Lost Place-Foto-Touren sind spannend – in mehr als einer Hinsicht, es kann auch gefährlich werden: Mit Staub, Asbest, Schimmel, Scherben, rostigen Nägeln und einsturzgefährdeten Bereichen muss stets gerechnet werden. In einer Vitrine zeigen die beiden Fotografen ihre Ausrüstung: Handschuhe, Taschenlampe, Helm und Sicherheitsschuhe sind immer dabei. Auch die „Gesetze“ der Lost Place-Fotografie sind dargestellt: „Bringe dich und andere nicht in Gefahr. Nimm keine Souvenirs mit. Verändere und zerstöre nichts.“ Auch sollte man niemals allein einen Lost Place aufsuchen. Außerdem muss vor dem Betreten geklärt werden, wem das Gebäude oder Gelände gehört und ob das Betreten überhaupt erlaubt ist. „Wir gehen den legalen Weg“, so Rüffer und Preuschoff. Das heißt: immer mit offizieller Genehmigung, manchmal auch Begleitung. Mittlerweile gibt es Agenturen, die Fotografinnen und Fotografen offiziell in Lost Places geleiten.
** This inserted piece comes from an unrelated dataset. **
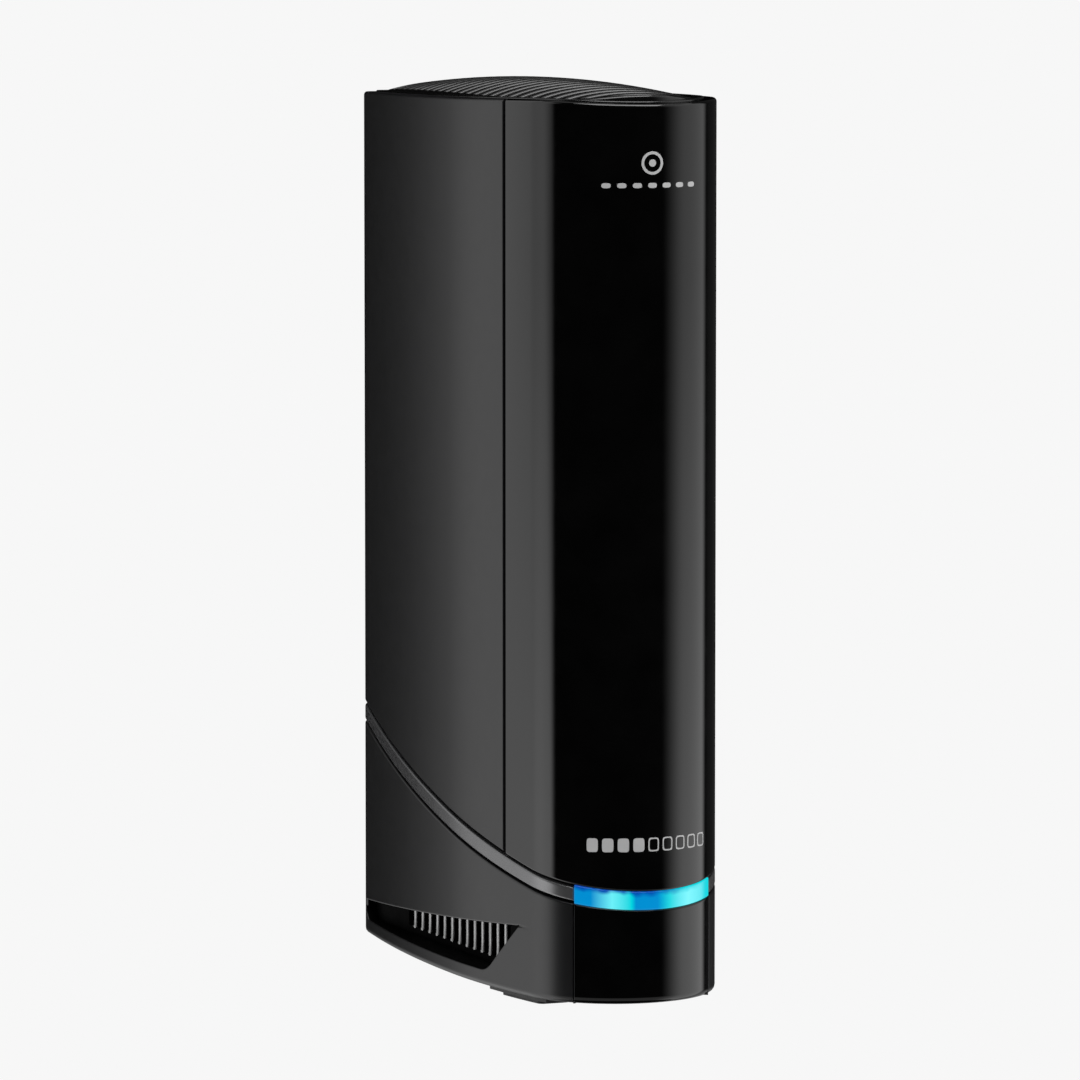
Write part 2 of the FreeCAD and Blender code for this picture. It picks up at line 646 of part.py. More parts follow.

Für die beiden Fotografen, die ihre Werke auch auf Instagram zeigen, ist es die erste Ausstellung. „Vielleicht gibt es ja noch ein paar Tipps für weitere Lost Places hier in der Umgebung.“ Die Ausstellung im Kunstkeller des Heimatmuseums Schloss Schönebeck, Im Dorfe 3-5, noch bis Sonntag, 20. November, zu sehen.